---------- Raw data

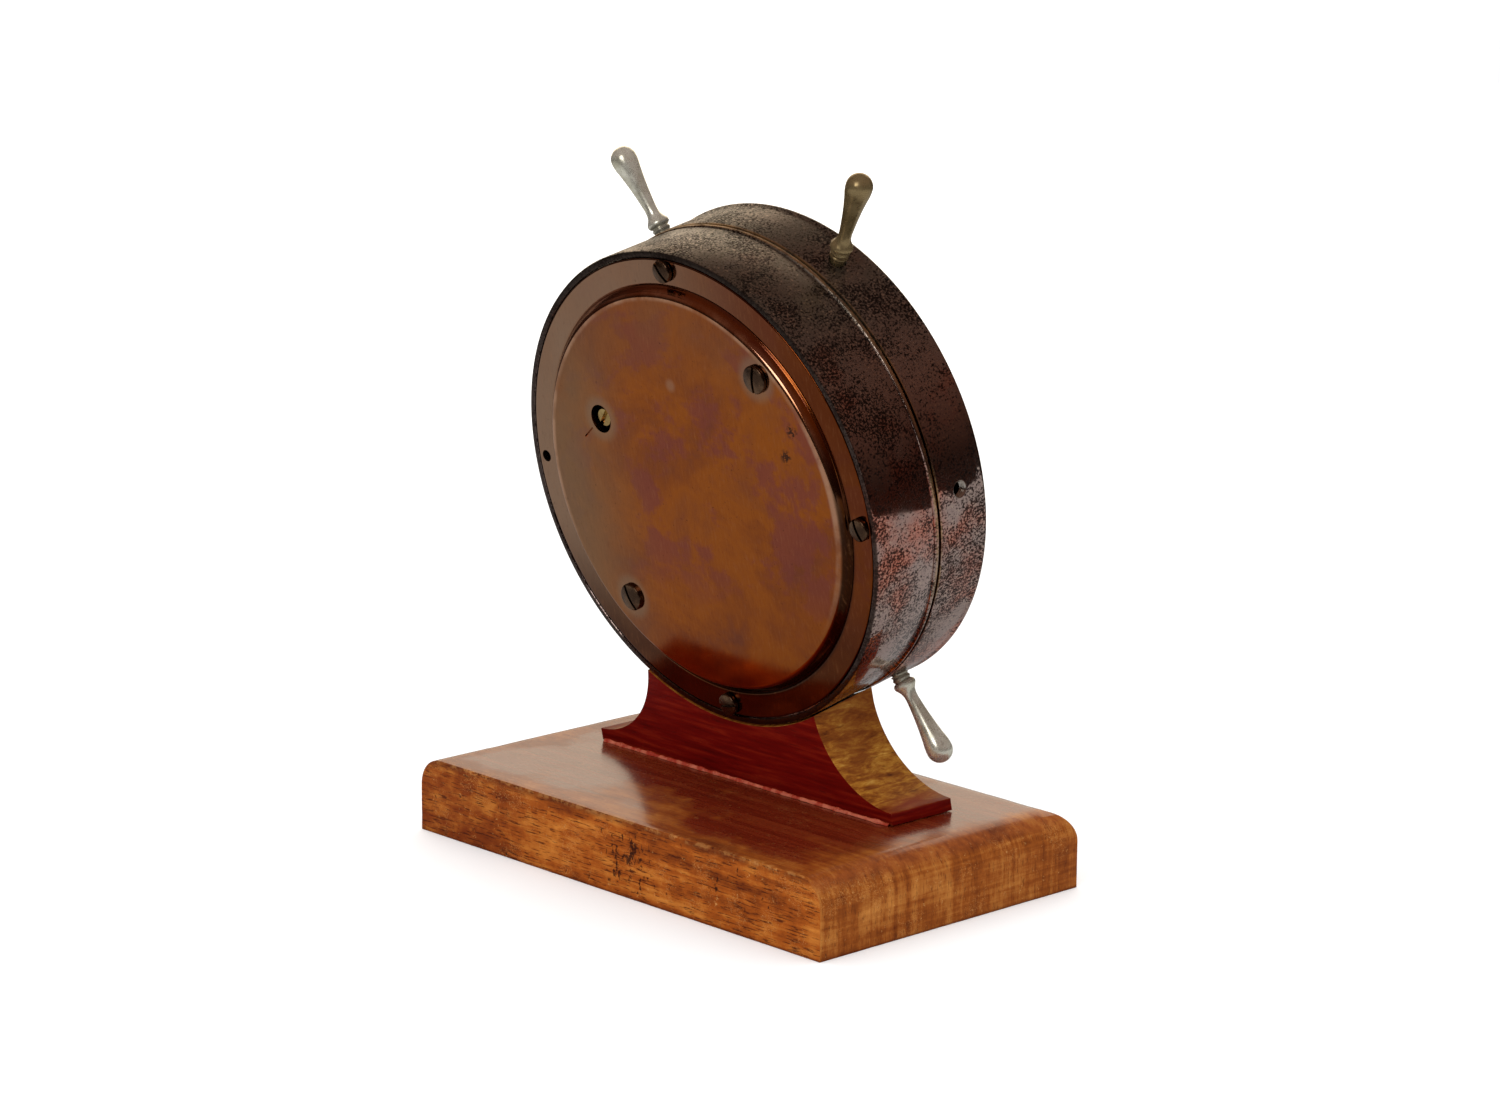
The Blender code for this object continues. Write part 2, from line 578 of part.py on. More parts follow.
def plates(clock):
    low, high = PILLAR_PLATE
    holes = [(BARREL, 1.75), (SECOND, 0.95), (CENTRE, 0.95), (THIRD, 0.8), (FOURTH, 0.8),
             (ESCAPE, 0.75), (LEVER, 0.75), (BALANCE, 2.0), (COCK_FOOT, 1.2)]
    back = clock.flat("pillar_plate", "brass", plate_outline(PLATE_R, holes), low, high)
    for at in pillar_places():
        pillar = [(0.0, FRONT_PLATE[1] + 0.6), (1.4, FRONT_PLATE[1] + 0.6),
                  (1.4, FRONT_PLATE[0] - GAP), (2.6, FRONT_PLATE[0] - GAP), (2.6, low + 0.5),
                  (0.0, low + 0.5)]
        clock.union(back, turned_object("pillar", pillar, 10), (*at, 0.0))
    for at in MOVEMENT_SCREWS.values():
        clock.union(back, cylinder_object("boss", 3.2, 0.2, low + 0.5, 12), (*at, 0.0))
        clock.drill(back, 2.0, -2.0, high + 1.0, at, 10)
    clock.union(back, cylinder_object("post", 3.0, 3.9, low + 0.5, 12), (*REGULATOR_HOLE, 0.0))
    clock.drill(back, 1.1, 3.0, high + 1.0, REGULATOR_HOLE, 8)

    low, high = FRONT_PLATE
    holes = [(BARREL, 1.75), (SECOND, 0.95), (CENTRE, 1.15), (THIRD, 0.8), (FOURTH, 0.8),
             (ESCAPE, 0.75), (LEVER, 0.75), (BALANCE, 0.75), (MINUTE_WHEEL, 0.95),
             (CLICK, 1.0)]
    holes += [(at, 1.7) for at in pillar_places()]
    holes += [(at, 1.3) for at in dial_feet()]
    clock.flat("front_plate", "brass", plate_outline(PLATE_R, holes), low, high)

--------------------

▶ [Stated problem]: Recopy all the lines exactly as they appear.

▶ [Worked answer]:
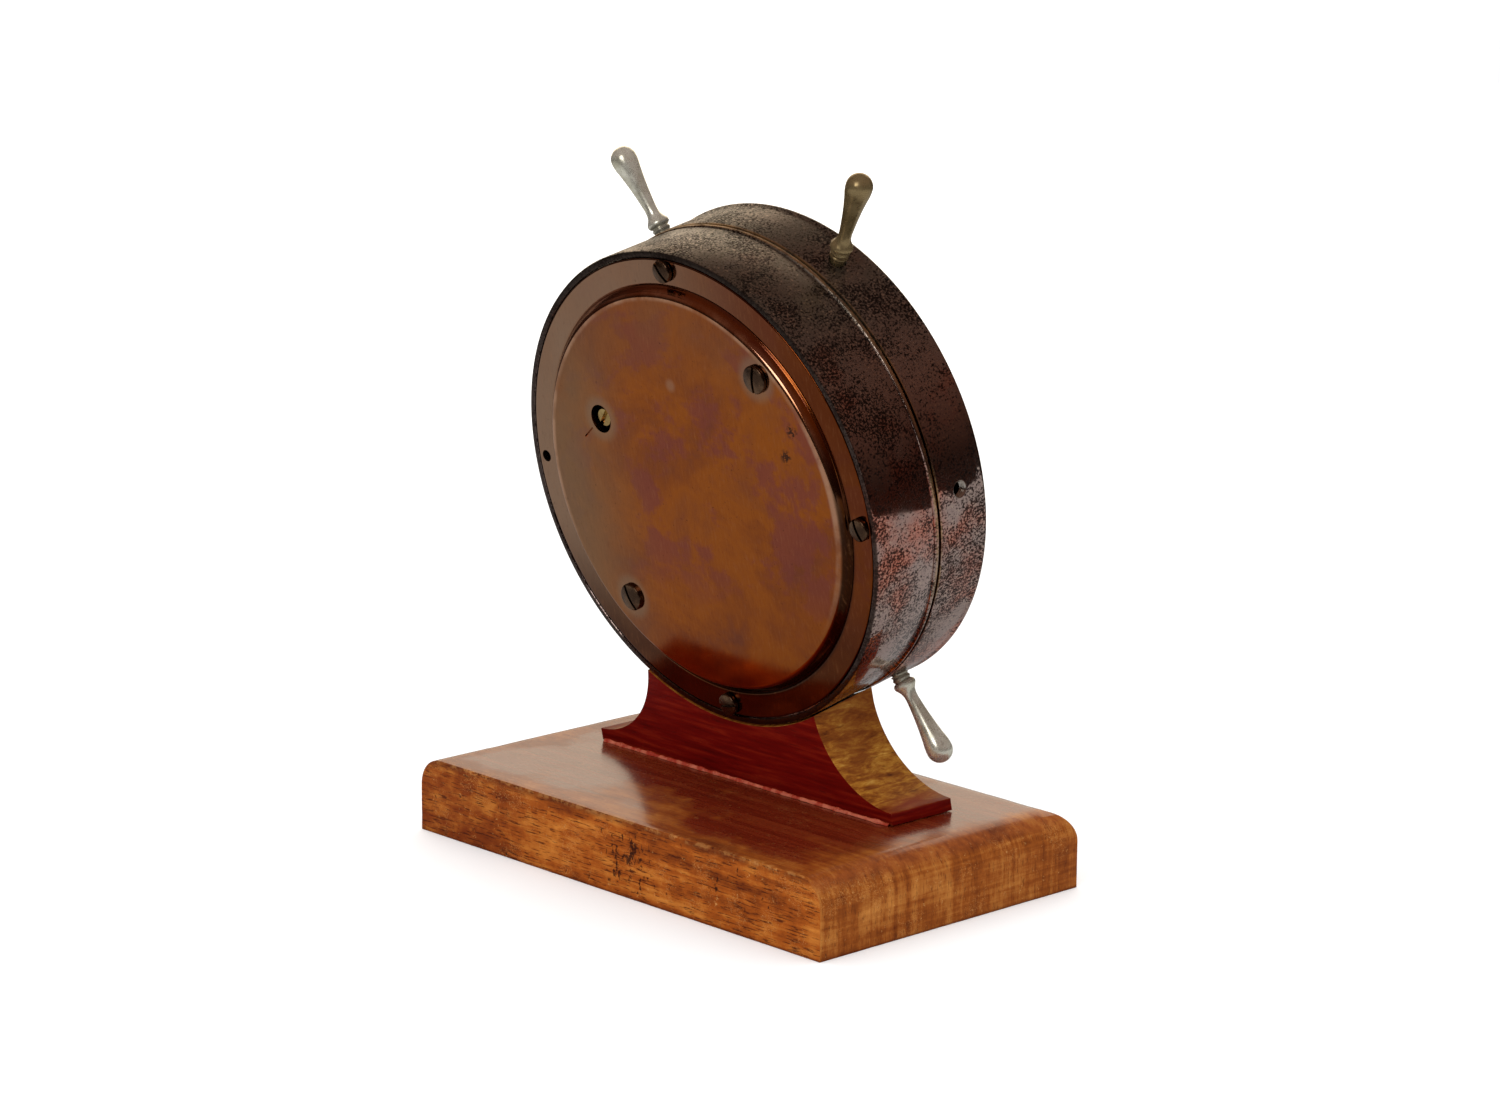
The Blender code for this object continues. Write part 2, from line 578 of part.py on. More parts follow.
def plates(clock):
    low, high = PILLAR_PLATE
    holes = [(BARREL, 1.75), (SECOND, 0.95), (CENTRE, 0.95), (THIRD, 0.8), (FOURTH, 0.8),
             (ESCAPE, 0.75), (LEVER, 0.75), (BALANCE, 2.0), (COCK_FOOT, 1.2)]
    back = clock.flat("pillar_plate", "brass", plate_outline(PLATE_R, holes), low, high)
    for at in pillar_places():
        pillar = [(0.0, FRONT_PLATE[1] + 0.6), (1.4, FRONT_PLATE[1] + 0.6),
                  (1.4, FRONT_PLATE[0] - GAP), (2.6, FRONT_PLATE[0] - GAP), (2.6, low + 0.5),
                  (0.0, low + 0.5)]
        clock.union(back, turned_object("pillar", pillar, 10), (*at, 0.0))
    for at in MOVEMENT_SCREWS.values():
        clock.union(back, cylinder_object("boss", 3.2, 0.2, low + 0.5, 12), (*at, 0.0))
        clock.drill(back, 2.0, -2.0, high + 1.0, at, 10)
    clock.union(back, cylinder_object("post", 3.0, 3.9, low + 0.5, 12), (*REGULATOR_HOLE, 0.0))
    clock.drill(back, 1.1, 3.0, high + 1.0, REGULATOR_HOLE, 8)

    low, high = FRONT_PLATE
    holes = [(BARREL, 1.75), (SECOND, 0.95), (CENTRE, 1.15), (THIRD, 0.8), (FOURTH, 0.8),
             (ESCAPE, 0.75), (LEVER, 0.75), (BALANCE, 0.75), (MINUTE_WHEEL, 0.95),
             (CLICK, 1.0)]
    holes += [(at, 1.7) for at in pillar_places()]
    holes += [(at, 1.3) for at in dial_feet()]
    clock.flat("front_plate", "brass", plate_outline(PLATE_R, holes), low, high)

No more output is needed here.